Florida Office of Insurance Regulation (OIR) Commissioner David Altmaier commented that Demotech’s move “is an example of inconsistent, monopolistic power of a select rating agency,” and that the rating agency “is trying to exert coercive influence over Floridians and policymakers in an effort to thwart public policy according to its own opinions.”
In a letter to Petrelli, Altmaier called on Demotech to perform a more thorough review of the proposed ratings, given their potential impact.
Petrelli hit back at Demotech’s detractors, telling Insurance Journal that “The OIR letter, the CFO’s letter and the FAIA press release are all inaccurate.” He declined further comment.
In a Tough Spot
Demotech didn’t always possess the power it does today. In the late ’80s, independent, regional, and specialty insurance companies were not monitored by rating agencies. By 1990, Demotech gained acceptance from Fannie Mae and Freddie Mac to administer Financial Stability Ratings (FSRs) of “A” or better. In 1993, the United States Department of Housing and Urban Development (HUD) published its acceptance of FSRs of “A” or better to qualify insurers to provide general liability insurance.
After Hurricane Andrew hit in 1992, numerous smaller carriers were wiped out, many major insurers and reinsurers pulled out of Florida, and the national rating agencies followed. In 1996, Demotech was asked to assign FSRs to Florida-domiciled P&C insurance companies. Now, it reviews and assesses the financial strength of carriers writing nearly 60% of Florida’s property insurance market, as well as 350 insurers operating outside of Florida.
Whether it did so or not to save face, Demotech has delayed releasing the list of the 17 insurers under threat of being downgraded while it conducts further discussions with the affected carriers – and agents and Florida insurance officials remain in the dark as to which companies are at risk.
“As the current regulatory climate has become hostile and negative and we have and will expend a significant effort creating responses to third party letters, we will be taking additional time to review information and consider the issues affecting the companies operating in Florida,” the rating agency said in a statement. “Our rating revisions originally scheduled to be released Tuesday, July 26th will be announced when we have completed all relevant discussions with rated entities.”
A ’Revolutionary’ Solution
Unconvinced by Demotech’s assurances, the Florida OIR has since taken matters into its own hands. It announced a plan to establish a temporary reinsurance arrangement through Citizens Property Insurance Corporation (Florida’s state-run insurer of last resort) to counter the potential effect of Demotech’s rating downgrades. This unprecedented solution would allow insurers to satisfy Fannie Mae and Freddie Mac to ensure Floridians can maintain coverage during hurricane season.

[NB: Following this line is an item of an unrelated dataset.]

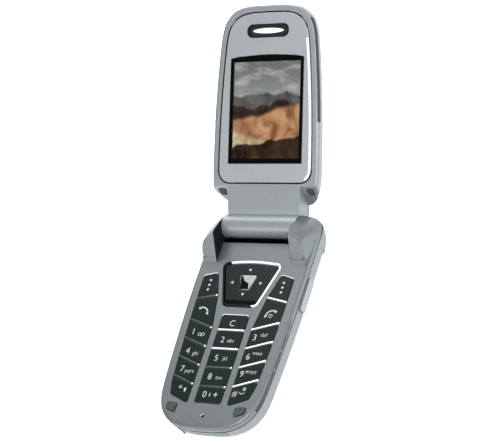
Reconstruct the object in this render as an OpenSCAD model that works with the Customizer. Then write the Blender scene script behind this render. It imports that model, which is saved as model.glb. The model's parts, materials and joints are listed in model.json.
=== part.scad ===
/* [Overall] */
// Width across the two hinge ears of the base
phone_w = 50.4; // [48:0.1:54]
// Hinge axis to the bottom end of the base
base_len = 90; // [88.5:0.5:94]
// Hinge axis to the tip of the lid
lid_len = 90.1; // [89.2:0.1:93]
// Angle between the two inner faces when the phone is open
open_angle = 150; // [120:1:155]

/* [Base casing] */
// Height of the keypad face above the flat back
base_t = 11; // [10.6:0.1:13]
// Height of the seam between the front and the rear case
seam_z = 8; // [7.9:0.05:8.6]
// Wall of the base casing
wall = 1.4; // [1.2:0.05:1.8]
// Thickness of the keypad plate
plate_t = 1.2; // [1:0.05:1.3]
// Rounding along the edge of the keypad face
face_round = 1.1; // [0.8:0.1:1.8]
// Rounding along the two back edges
back_round = 4.8; // [4:0.1:5.2]
// Rounding under the bottom end
end_round = 6; // [4.5:0.1:7]
// Distance from the hinge at which the sides begin to taper
taper_u = 20; // [16:1:30]
// Sideways taper, in mm per mm squared
taper_k = 0.00068; // [0.0004:0.00001:0.001]
// Length of the curve at the bottom end
cap_len = 20; // [17:0.5:23]
// Squareness of the bottom curve
cap_power = 2.9; // [2.6:0.05:3.1]
// Distance from the hinge to the top edge of the battery cover
cover_u = 30; // [28:0.5:33]
// Thickness of the battery cover
cover_t = 1.2; // [0.9:0.05:1.5]
// Height of the battery cover's side seam
cover_rise = 3.1; // [2.8:0.1:3.6]

/* [Hinge] */
// Height of the hinge axis above the keypad face
hinge_rise = 1.4; // [1.2:0.1:2]
// Radius of the barrel on the lid
barrel_r = 4.8; // [4.4:0.05:5]
// Radius of the trough in the base under the barrel
trough_r = 5.6; // [5.3:0.05:6]
// Distance from the centre to the inner face of an ear
ear_in = 17.5; // [17:0.1:18.5]
// Radius of the rounded ears
ear_r = 10.2; // [10:0.05:10.6]
// Centre of the round ears, in front of the hinge axis
ear_u = 4.9; // [4.5:0.1:5.3]
// Shoulder rounding on the outside of the ears
ear_shoulder = 3.4; // [2.8:0.1:4]
// Distance from the hinge axis to the crease on top of the ear
ramp_u = 7.8; // [7.3:0.1:8.3]
// Slope of the ramp in front of the crease
ramp_slope = 46.5; // [44:0.5:50]
// Sideways slope of the upper side of the ears
roof_slope = 35; // [32:0.5:37]
// Radius of the curve along the upper side of the ears
roof_r = 41; // [37:0.5:46]
// Crown of that curve, in front of the hinge axis
roof_u = 16; // [15:0.1:17]
// Crown of that curve, above the hinge axis
roof_h = 9.1; // [9:0.05:9.4]
// Lean of the outer sides of the ears
ear_lean = 10; // [7:0.5:12]
// Tilt of the curve of the outer sides, seen from the side
ear_tilt = 43.5; // [38:0.5:48]
// Radius of the curve of the outer sides
ear_side_r = 21; // [19:0.5:28]
// Middle of that curve, in front of the hinge axis
ear_side_u = 9.9; // [9:0.1:11]
// How far the base reaches behind the axis between the ears
mid_rear = 3.4; // [2.8:0.1:3.8]
// Radius of the hinge bush and of the hinge cartridge
pivot_r = 2.6; // [2.45:0.05:2.7]
// Radius of the cam pin
cam_r = 1.4; // [1.2:0.05:1.6]
// Depth of the pivots in each ear
pivot_depth = 2; // [1.8:0.05:2.2]
// Length of the pivots inside the barrel
pivot_reach = 12; // [10:0.5:13]

/* [Keypad] */
// How far the keys stand above the face
key_proud = 0.25; // [0.1:0.05:0.3]
// Key travel
key_travel = 0.35; // [0.25:0.05:0.35]
// Rim between the side of the phone and the outer keys
key_rim = 4.1; // [3.8:0.1:4.6]
// Inner edge of the two outer key columns
column_in = 9.2; // [9:0.1:9.6]
// Half-width of the middle key column
column_mid = 6; // [5.6:0.1:6.4]
// Rim between the number keys and the bottom end, at the sides
row_rim = 14; // [13.8:0.1:15]
// Outer end of the line under the call keys
row_out_u = 42.6; // [42:0.1:43]
// Inner end of the line under the call keys
row_in_u = 46.2; // [45.6:0.1:46.6]
// How much lower the rows lie in the middle column
row_mid_drop = 0.6; // [0.3:0.1:0.9]
// Height of the clear key
clear_h = 6.9; // [6:0.1:7.2]
// How much the zero key stops short of a full row
zero_short = 1.3; // [0.8:0.1:2]
// Width of the bright strips between the rows
divider_w = 0.6; // [0.4:0.05:0.7]
// How far the bright strips stand above the face
divider_proud = 0.35; // [0.2:0.05:0.4]
// Corner radius of the keys
key_corner = 0.9; // [0.5:0.1:1.2]
// Inner top corner of the soft keys, from the middle
soft_x = 15; // [14.6:0.1:15.3]
// Inner top corner of the soft keys, from the hinge
soft_in_u = 21; // [20.6:0.1:21.4]
// Outer top corner of the soft keys, from the hinge
soft_out_u = 22.6; // [22.2:0.1:23]
// Inner end of the line between the soft and the call keys, from the middle
call_x = 11.6; // [11.3:0.1:12]
// Inner end of the same line, from the hinge
call_in_u = 31.6; // [31.2:0.1:32]
// Outer end of the same line, from the hinge
call_out_u = 33.35; // [33:0.05:33.8]
// Top and bottom of the navigation frame
nav_top_u = 15.2; // [14.8:0.1:15.6]
// Bottom of the navigation frame
nav_bottom_u = 36.4; // [36:0.1:36.8]
// Half-width of the navigation frame at its top
nav_top_w = 14.5; // [14:0.1:15]
// Half-width of the navigation frame at its bottom
nav_bottom_w = 7.9; // [7.5:0.1:8.3]
// Width of the navigation frame's rim
nav_rim = 1; // [0.8:0.05:1.2]
// Corner radius of the navigation frame
nav_corner = 2.6; // [2:0.1:3]
// Half-width of the confirm key at its top
ok_w = 4; // [3.7:0.1:4.3]
// Half-width of the confirm key at its bottom
ok_end_w = 1.9; // [1.7:0.1:2.3]
// Top of the confirm key
ok_top_u = 22; // [21.7:0.1:22.4]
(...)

Both Fannie Mae and Freddie Mac offer an exception to the financial rating requirements for an insurer covered by a reinsurer who assumes, by endorsement, 100% of the insurer’s liability for any covered loss payable, but unpaid by the insurer, by reason of insolvency.
At the moment, it’s unclear how long this arrangement will remain in place. We should also consider: if this works, would that imply that financial ratings are no longer needed? If Fannie’s and Freddie’s mortgage requirements are the primary reason for the existence of financial stability ratings in Florida, how important would Demotech’s ratings remain, going forward?
Time will tell, but one thing is certain: this latest situation should serve as a wake-up call to agents with books of business heavily weighted toward personal lines. It may well be time to consider looking at taking on more commercial accounts, not only to bring more balance to your book but also to help ensure your agency’s future.